I could have gone on with observations and suggestions for the sorts but it gets messy fast and this is, after all, just the beta. Navigation on the THOMAS beta merits more attention. As currently configured, the beta offers three approaches to entering THOMAS:

  • a word search of all THOMAS content for the current congress and/or all available previous congresses;
  • a search for all legislation in the current congress sponsored by a specific member of the House or Senate; or

  • a search for all legislation in the current congress that has been assigned a specific subject indexing term, such as "higher education" or "intelligence activities."


  • (The beta also has an experimental "guided search" option, but this has not been developed enough to warrant investigation yet.)

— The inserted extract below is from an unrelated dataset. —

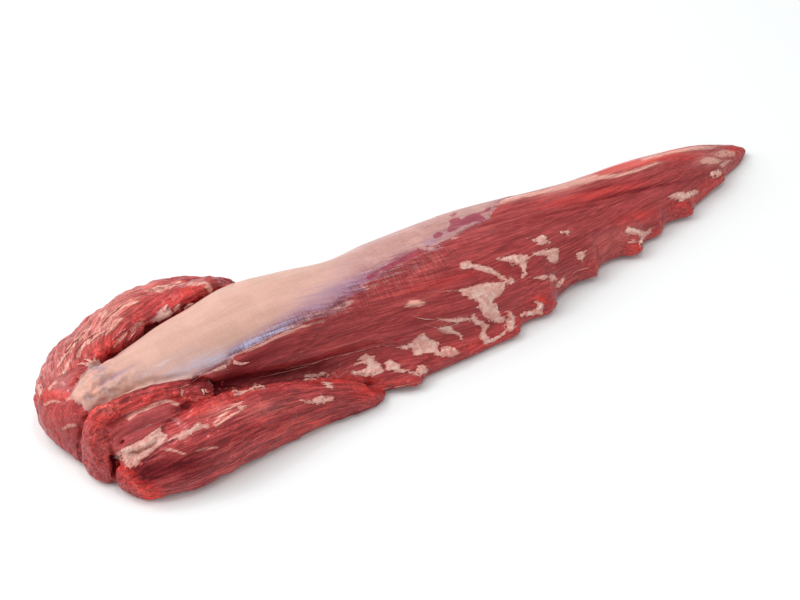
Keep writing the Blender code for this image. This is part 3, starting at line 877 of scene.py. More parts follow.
soft["torn"] = torn
# Painted shade in the seams: the deeper the seam, the darker the meat, except under film and where seams
# are levelled
soft["deep"] = soft["deep"] + SEAM_SHADE * ease(seam, *SHADE_FROM) * (1 - on_film) * (1 - filled)
in_sight = run_past_horizon(np.where(seen, 1.0, 0.0), loss=SIGHT_LOSS, floor=0.0)
marks = {name: np.clip(values, 0, STRONGEST) for name, values in soft.items()}
marks.update({
    "fibre": fibre,
    "fat": fat,
    "film": film,
    "thickness": thickness,
    "on_fat": on_fat * off_table,
    "veil_and_highlight": veil_and_highlight,
    "gap": gap,
    "face": smooth_face,
    "coarse": np.where(on_flank, FLANK_GRAIN, 1.0) * (1 - FACE_LOSES * smooth_face),
    "unseen": 1 - ease(in_sight, *SIGHT_FROM),
})
for name, values in marks.items():
    keep(name, values)

TRIANGLES = 194000
total = sum(len(face.vertices) - 2 for face in skin.data.polygons)
if total > TRIANGLES:
    lighter = skin.modifiers.new("lighter", "DECIMATE")
    lighter.ratio = TRIANGLES / total
    lighter.use_collapse_triangulate = True
    skin.data = plain_mesh(skin)
skin.data.shade_smooth()
print(len(marks), "marks kept; the skin has", len(skin.data.polygons), "faces, from", total, "triangles")

# %% [markdown]
# ## Materials
#
# The colours are written as the photo shows them, 0 to 255, and turned into the light values that
# Blender's shaders work with. A few short helpers wire the nodes, so that a material reads like a
# recipe.


# %% Helpers for wiring nodes
def colour(red, green, blue):
    """A colour as the photo shows it, turned into linear light."""
    def linear(value):
        value /= 255
        return value / 12.92 if value <= 0.04045 else ((value + 0.055) / 1.055) ** 2.4
    return (linear(red), linear(green), linear(blue), 1.0)


def feed(tree, socket, value):
    if isinstance(value, bpy.types.NodeSocket):
        tree.links.new(value, socket)
    else:
        socket.default_value = value


def calc(tree, operation, *values, clamp=False):
    made = tree.nodes.new("ShaderNodeMath")
    made.operation = operation
    made.use_clamp = clamp
    for socket, value in zip(made.inputs, values):
        feed(tree, socket, value)
    return made.outputs[0]


def times(tree, first, second, clamp=False):
    return calc(tree, "MULTIPLY", first, second, clamp=clamp)


def plus(tree, first, second, clamp=False):
    return calc(tree, "ADD", first, second, clamp=clamp)


def swinging(tree, pattern, strength):
    """A noise, whose middle is a half, turned into one that swings round 0."""
    return times(tree, calc(tree, "SUBTRACT", pattern, 0.5), strength)


def blend(tree, share, low, high, mode="MIX"):
    made = tree.nodes.new("ShaderNodeMix")
    made.data_type = "RGBA"
    made.blend_type = mode
    feed(tree, made.inputs[0], share)
    feed(tree, made.inputs[6], low)
    feed(tree, made.inputs[7], high)
    return made.outputs[2]


def between(tree, value, low, high, out_low=0.0, out_high=1.0):
    """Eases from out_low to out_high as the value goes from low to high."""
    made = tree.nodes.new("ShaderNodeMapRange")
    made.interpolation_type = "SMOOTHSTEP"
    for socket, number in zip(made.inputs, (value, low, high, out_low, out_high)):
        feed(tree, socket, number)
    return made.outputs[0]


def kept(tree, name, vector=False):
    made = tree.nodes.new("ShaderNodeAttribute")
    made.attribute_name = name
    return made.outputs["Vector" if vector else "Fac"]


def ramp(tree, value, stops):
    made = tree.nodes.new("ShaderNodeValToRGB")
    band = made.color_ramp
    while len(band.elements) < len(stops):
        band.elements.new(0.5)
    for element, (place, tint) in zip(band.elements, stops):
        element.position = place
        element.color = tint
    feed(tree, made.inputs[0], value)
    return made.outputs[0]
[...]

    So, aside from sponsor or subject searches in the current text of legislation database, the THOMAS beta funnels all searchers through its mega search option before they can get directly to a single database. If I want to see the committee report H. Rept. 109-16, for example, I will have to put 109-16 in the mega search box and select "Previous Congresses." I next scroll to the Committee Reports portion of the results and click on "View all committee report results" (because H. Rept. 109-16 does not show up in the first three results) and browse through the list to find my document.

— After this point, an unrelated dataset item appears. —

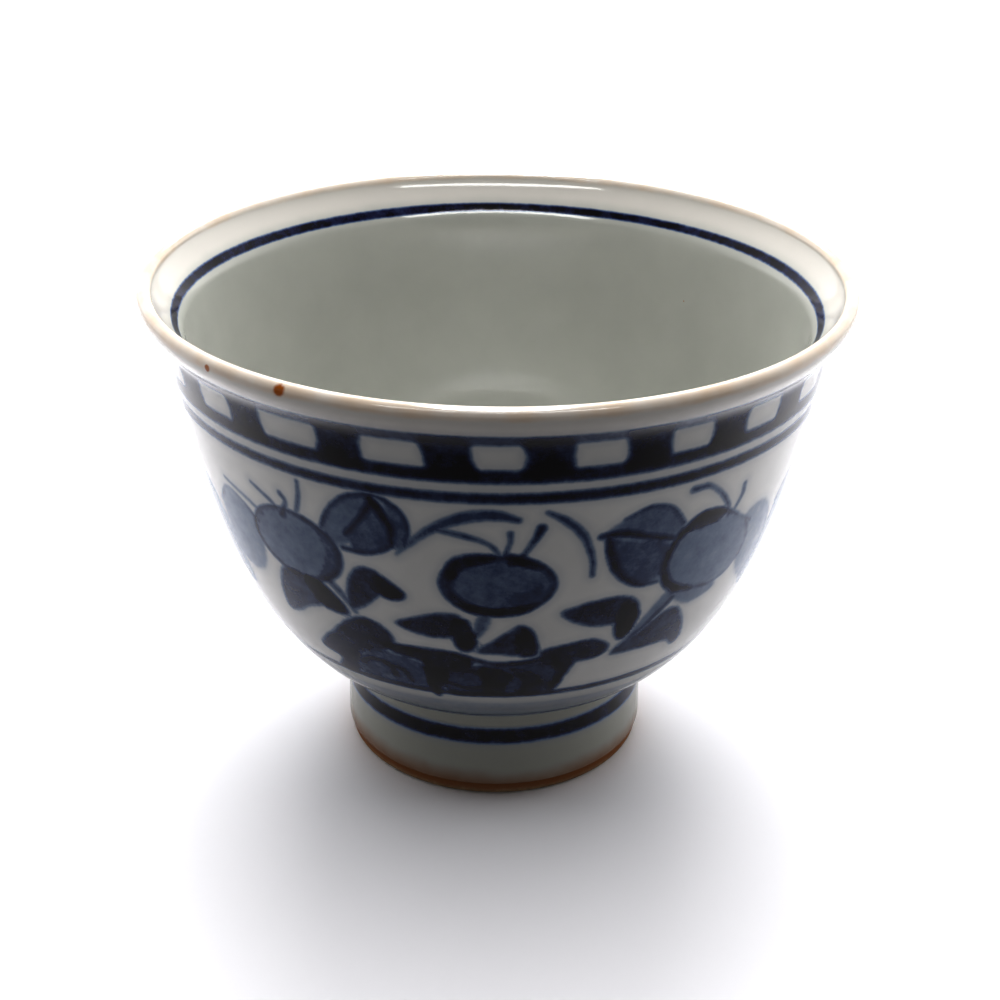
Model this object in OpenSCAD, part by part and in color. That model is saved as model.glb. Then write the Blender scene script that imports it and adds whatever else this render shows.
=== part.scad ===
// A footed porcelain teacup without a handle: clay wall and floor, turned foot ring,
// cobalt brushwork lying on the clay, and the clear glaze coats over it.
// Millimetres. +Z is up, and the origin is the centre of the face that the foot stands on.

/* [Overall] */
// Diameter over the widest point of the lip
rim_d = 90; // [74:1:110]
// Height from the table to the top of the lip
cup_h = 66.5; // [55:0.5:80]

/* [Lip] */
// Thickness of the rounded lip, glaze included
lip_t = 1.85; // [1.5:0.05:2.4]
// How far the lip flares out past the wall below it
flare_out = 2.8; // [1.5:0.1:4]
// Height of the flared stretch below the lip's round
flare_h = 5.1; // [4:0.1:7]

/* [Wall and floor] */
// Wall thickness just below the flare, glaze included
wall_t = 2.65; // [2.2:0.05:3.4]
// Floor thickness between the tea and the foot well, glaze included
floor_t = 5.2; // [4:0.1:7]
// Lean of the upper wall: how far out it goes for each millimetre up
wall_lean = 0.172; // [0.1:0.01:0.24]
// Length of the straight pull of the upper wall
wall_pull = 20.5; // [14:0.5:24]
// Fullness of the belly, as a share of the radius below the flare
belly_full = 0.822; // [0.76:0.002:0.86]
// Rise of the underside from the foot out to the belly
belly_rise = 6; // [4:0.25:8]

/* [Foot] */
// Outside diameter of the foot ring
foot_d = 41; // [34:0.5:50]
// Height of the foot ring up to where the underside starts
foot_h = 12.6; // [10:0.1:15]
// How much narrower the foot is at its top, on the radius
foot_draft = 0.2; // [0:0.1:0.6]
// Width of the foot ring's wall where it stands on the table
foot_wall = 3.3; // [2.6:0.1:4.2]
// Depth of the well inside the foot ring
well_depth = 9.6; // [8:0.1:10]
// How much narrower the well is at its ceiling, on the radius
well_draft = 0.8; // [0:0.1:1.2]
// Height of the bare clay edge that the glaze is wiped off
bare_h = 1.8; // [1.2:0.1:3]
// Rounding of the bare edge, as a straight bevel
foot_bevel = 0.6; // [0.3:0.1:0.9]

/* [Glaze and colour] */
// Thickness of a fired glaze coat
glaze_t = 0.35; // [0.3:0.05:0.5]
// Thickness of the brushed cobalt under the glaze
cobalt_t = 0.08; // [0.06:0.01:0.12]

/* [Painted lines] */
// Line at the top of the check band, measured down from the lip
lip_line_down = 4.2; // [3:0.1:6]
// Line at the bottom of the check band, measured down from the lip
band_line_down = 9.3; // [8:0.1:12]
// Lone line below the check band, measured down from the lip
second_line_down = 12.1; // [11:0.1:14]
// Line inside the cup, measured down from the lip
inside_line_down = 4.3; // [3:0.1:6]
// Height of the ground line under the painted sprays
ground_line_z = 22.9; // [20:0.1:26]
// Height of the middle of the wide band round the foot
foot_band_z = 9.2; // [6:0.1:9.5]
// Width of the ordinary lines
line_w = 0.8; // [0.4:0.1:1.2]
// Width of the wide lines: the bottom of the check band and the inside line
bold_line_w = 1.1; // [0.6:0.1:1.5]
// Width of the band round the foot
foot_band_w = 1.9; // [1:0.1:2.4]

/* [Check band] */
// Number of dark squares round the cup
check_count = 23; // [16:1:30]
// Share of each step that the dark square fills
check_share = 0.52; // [0.4:0.02:0.6]

/* [Hidden] */
$fn = 96;

CLAY = "#d9d2c4";
BARE_CLAY = "#8a6a4a";
GLAZE = "#c9ccc6";
COBALT = "#2b3550";

CURVE_STEPS = 18;
FLARE_STEPS = 6;
LIP_STEP = 22.5;

// The underside's curve starts this far inside the foot and below its top
UNDERSIDE_INSET = [2.3, 0.8];
// The curve is kept from this far outside the foot, which leaves a plain corner
CORNER_GAP = 0.5;
// Share of the flare's height over which each of its ends eases, outside and inside
FLARE_EASE = 0.38;
INNER_EASE = 0.25;
// Lean of the inside just under the lip
INNER_LIP_LEAN = 0.35;
// The inner wall's pull and lean against those of the outer wall, and its fullness at the floor
INNER_PULL = 1.05;
INNER_LEAN = 1.15;
INNER_FULL = 0.81;

lip_r = lip_t / 2;
rim_r = rim_d / 2;
foot_r = foot_d / 2;
lip_z = cup_h - lip_r;
neck = [rim_r - flare_out, lip_z - flare_h];
inner_neck = neck - [wall_t, 0];
floor_z = well_depth + floor_t;
well_r = foot_r - foot_wall;

// A cubic curve through four control points, without its first point
function curve(a, b, c, d, n) =
    [for (i = [1 : n]) let (t = i / n, s = 1 - t) s*s*s*a + 3*s*s*t*b + 3*s*t*t*c + t*t*t*d];

// The glaze surface outside: foot, underside, belly, wall and flare, up to the widest point of the lip.
// The underside starts inside the foot, and only what stands outside the foot is kept.
underside_start = [foot_r, foot_h] - UNDERSIDE_INSET;
body_side = curve(
    underside_start,
    [neck.x * belly_full, underside_start.y + belly_rise],
    neck - wall_pull * [wall_lean, 1],
    neck, CURVE_STEPS);
flare_side = curve(
    neck,
    neck + FLARE_EASE * flare_h * [wall_lean, 1],
    [rim_r, lip_z - FLARE_EASE * flare_h],
    [rim_r, lip_z], FLARE_STEPS);
outer_side = concat(
    [[foot_r, bare_h], [foot_r - foot_draft, foot_h]],
    [for (p = body_side) if (p.x > foot_r + CORNER_GAP) p],
    flare_side);

// The round of the lip, from its widest point over the top to the inside
lip_round = [
    for (a = [LIP_STEP : LIP_STEP : 180 - LIP_STEP])
        [rim_r - lip_r + lip_r * cos(a), lip_z + lip_r * sin(a)]
];

// The glaze surface inside, from the lip down the flare and the wall to the middle of the floor
inner_lip = [rim_r - lip_t, lip_z];
inner_side = concat(
    [inner_lip],
    curve(
        inner_lip,
        inner_lip - INNER_EASE * flare_h * [INNER_LIP_LEAN, 1],
        inner_neck + INNER_EASE * flare_h * [wall_lean, 1],
        inner_neck, FLARE_STEPS),
    curve(
        inner_neck,
        inner_neck - INNER_PULL * wall_pull * [INNER_LEAN * wall_lean, 1],
        [inner_neck.x * INNER_FULL, floor_z],
        [0, floor_z], CURVE_STEPS));

// A path moved sideways, to its left for a positive distance; a point on the axis stays on it
function unit(v) = v / norm(v);
function left_of(v) = [-v.y, v.x];
function path_normal(path, i) =
    let (
        n = len(path),
        before = unit(path[max(i, 1)] - path[max(i, 1) - 1]),
        after = unit(path[min(i, n - 2) + 1] - path[min(i, n - 2)])
    )
    unit(left_of(before + after));
function moved(path, d) = [
    for (i = [0 : len(path) - 1])
        let (p = path[i] + d * path_normal(path, i))
            [path[i].x == 0 ? 0 : p.x, p.y]
];
function reversed(path) = [for (i = [len(path) - 1 : -1 : 0]) path[i]];

// The two glaze coats meet at the top of the lip
lip_top = floor(len(lip_round) / 2);
outer_glaze_path = concat(outer_side, [for (i = [0 : lip_top]) lip_round[i]]);
inner_glaze_path = concat([for (i = [lip_top : len(lip_round) - 1]) lip_round[i]], inner_side);
whole_path = concat(outer_side, lip_round, inner_side);
whole_clay = moved(whole_path, glaze_t);
whole_cobalt = moved(whole_path, glaze_t - cobalt_t);
outer_count = len(outer_glaze_path);
whole_count = len(whole_path);

function part_of(path, first, last) = [for (i = [first : last]) path[i]];
outer_clay = part_of(whole_clay, 0, outer_count - 1);
inner_clay = part_of(whole_clay, outer_count - 1, whole_count - 1);
outer_cobalt = part_of(whole_cobalt, 0, outer_count - 1);
inner_cobalt = part_of(whole_cobalt, outer_count - 1, whole_count - 1);

// The clay's radius on the outside of the foot, at a height
function foot_clay_r(z) =
    let (low = outer_clay[0], high = outer_clay[1])
    low.x + (high.x - low.x) * (z - low.y) / (high.y - low.y);

module between(outer, inner) {
    polygon(concat(outer, reversed(inner)));
}

// What lies between two heights
module strip(z, w) {
    intersection() {
        children();
        translate([0, z - w / 2]) square([rim_r + 1, w]);
    }
}

module outside_stroke(z, w) {
    strip(z, w) between(outer_clay, outer_cobalt);
}

module inside_stroke(z, w) {
    strip(z, w) between(inner_clay, inner_cobalt);
}

lip_line_z = cup_h - lip_line_down;
band_line_z = cup_h - band_line_down;
second_line_z = cup_h - second_line_down;
inside_line_z = cup_h - inside_line_down;
check_top = lip_line_z - line_w / 2;
check_bottom = band_line_z + bold_line_w / 2;
check_z = (check_top + check_bottom) / 2;
check_h = check_top - check_bottom;
check_step = 360 / check_count;
// A white window is centred on the side facing -Y
CHECK_START = -90;

module clay_bowl() {
    color(CLAY)
        rotate_extrude()
            polygon(concat(
                [[0, well_depth], [foot_clay_r(well_depth), well_depth]],
                part_of(whole_clay, 1, whole_count - 1)));
}

module foot_ring() {
    color(BARE_CLAY)
        rotate_extrude()
            polygon([
                [well_r - well_draft, well_depth],
                [well_r, foot_bevel],
                [well_r + foot_bevel, 0],
                [foot_clay_r(0) - foot_bevel, 0],
                [foot_clay_r(foot_bevel), foot_bevel],
                [foot_clay_r(well_depth), well_depth]
            ]);
}

// The check band leaves one groove all round, which the squares and the window glaze share
module outside_glaze() {
    color(GLAZE)
        rotate_extrude()
            difference() {
                between(outer_glaze_path, outer_clay);
                outside_stroke(lip_line_z, line_w);
                outside_stroke(check_z, check_h);
                outside_stroke(band_line_z, bold_line_w);
                outside_stroke(second_line_z, line_w);
                outside_stroke(ground_line_z, line_w);
                outside_stroke(foot_band_z, foot_band_w);
            }
}

module inside_glaze() {
    color(GLAZE)
        rotate_extrude()
            difference() {
                between(inner_glaze_path, inner_clay);
                inside_stroke(inside_line_z, bold_line_w);
            }
}

module foot_well_glaze() {
    wall_top = [well_r - well_draft, well_depth];
    wall_foot = [well_r - well_draft * bare_h / well_depth, bare_h];
    color(GLAZE)
        rotate_extrude()
            polygon([
                [0, well_depth],
                wall_top,
                wall_foot,
                wall_foot - [glaze_t, 0],
                wall_top - [glaze_t, glaze_t],
                [0, well_depth - glaze_t]
            ]);
}

// Every other stretch of the check band, each of them turn degrees long, the first one centred at start
module stretches(start, turn) {
    for (i = [0 : check_count - 1])
        rotate([0, 0, start + i * check_step - turn / 2])
            rotate_extrude(angle = turn)
                outside_stroke(check_z, check_h);
}

module ring_stroke(z, w) {
    color(COBALT) rotate_extrude() outside_stroke(z, w);
}

module inside_line() {
    color(COBALT) rotate_extrude() inside_stroke(inside_line_z, bold_line_w);
}

module lip_line() {
    ring_stroke(lip_line_z, line_w);
}

module check_squares() {
    color(COBALT) stretches(CHECK_START + check_step / 2, check_share * check_step);
}

// The clear glaze that fills the white windows between the squares, as deep as the cobalt
module window_glaze() {
    color(GLAZE) stretches(CHECK_START, (1 - check_share) * check_step);
}

module band_line() {
    ring_stroke(band_line_z, bold_line_w);
}

module second_line() {
    ring_stroke(second_line_z, line_w);
}

module ground_line() {
    ring_stroke(ground_line_z, line_w);
}

module foot_band() {
    ring_stroke(foot_band_z, foot_band_w);
}

clay_bowl();
foot_ring();
inside_glaze();
outside_glaze();
foot_well_glaze();
inside_line();
lip_line();
check_squares();
window_glaze();
band_line();
second_line();
ground_line();
foot_band();
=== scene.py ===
"""Footed porcelain teacup, painted in underglaze cobalt, standing in a white sweep.

The file is laid out as an add-on and run as a script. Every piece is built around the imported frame.
"""

import math

import bpy
import numpy as np
from bpy.props import FloatProperty, FloatVectorProperty, IntProperty, PointerProperty
from mathutils import Matrix, Vector


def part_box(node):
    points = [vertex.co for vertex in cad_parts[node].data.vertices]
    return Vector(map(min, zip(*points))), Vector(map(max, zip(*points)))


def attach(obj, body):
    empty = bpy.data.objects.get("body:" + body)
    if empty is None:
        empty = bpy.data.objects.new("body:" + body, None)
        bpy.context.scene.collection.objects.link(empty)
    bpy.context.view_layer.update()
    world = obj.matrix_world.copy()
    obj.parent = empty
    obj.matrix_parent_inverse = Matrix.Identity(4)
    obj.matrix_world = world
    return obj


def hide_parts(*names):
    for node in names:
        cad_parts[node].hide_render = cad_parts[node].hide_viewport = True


bl_info = {
    "name": "Footed Teacup",
    "version": (1, 0, 0),
    "blender": (4, 5, 0),
    "location": "View3D > Sidebar > Teacup",
    "description": "Builds a glazed teacup with brushed cobalt decoration and its studio stage",
    "category": "Object",
}

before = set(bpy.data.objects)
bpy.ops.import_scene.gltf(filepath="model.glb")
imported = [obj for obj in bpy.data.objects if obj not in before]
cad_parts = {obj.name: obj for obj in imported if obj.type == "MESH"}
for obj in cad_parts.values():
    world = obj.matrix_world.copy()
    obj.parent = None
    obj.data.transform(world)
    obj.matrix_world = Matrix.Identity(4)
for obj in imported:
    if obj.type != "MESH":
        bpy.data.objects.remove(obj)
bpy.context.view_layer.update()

MM = 0.001
GLAZE_MM = 0.35
BODY = "root"
GLAZE_SLOT = "clear_glaze"
CLAY_SLOT = "bare_foot_clay"

# ---------------------------------------------------------------- sizes and colours


def length(name, description, millimetres):
    """A size that the user can change, given here in millimetres and kept in metres."""
    return FloatProperty(
        name=name, description=description, default=millimetres * MM, unit="LENGTH", precision=5)


def colour(name, description, hex_value):
    """A colour that the user can change, given as an sRGB hex value."""
    return FloatVectorProperty(
        name=name, description=description, default=linear(hex_value),
        size=4, min=0, max=1, subtype="COLOR")


def linear(hex_value):
    """The linear colour of an sRGB hex value such as "a0b0c0"."""
    channels = [int(hex_value[i:i + 2], 16) / 255 for i in (0, 2, 4)]
    return tuple(c / 12.92 if c <= 0.04045 else ((c + 0.055) / 1.055) ** 2.4 for c in channels) + (1.0,)


def low_mm(node, axis):
    """The low side of a node of the frame along an axis, in millimetres."""
    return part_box(node)[0][axis] / MM


def high_mm(node, axis):
    """The high side of a node of the frame along an axis, in millimetres."""
    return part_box(node)[1][axis] / MM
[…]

    On the plus side, once you find a document the THOMAS beta presents a handy document view and navigation screen. The navigation box accompanying the text of legislation is the best, with options to display data elements from BSS including the CRS bill summary and congressional actions information.

    Bill Navigation Panel





    I am looking forward to future developments for THOMAS. Top on my wish list will be restoring BSS fields such as congressional status steps and referral/reporting committee to the legislation search options; and providing a quick way to search a bill number in the current congress and find information relating to just that bill. Also, I read one promise on the beta FAQ that I would love to see fulfilled: "RSS feeds are not yet available for THOMAS. We do plan to add this feature in the future."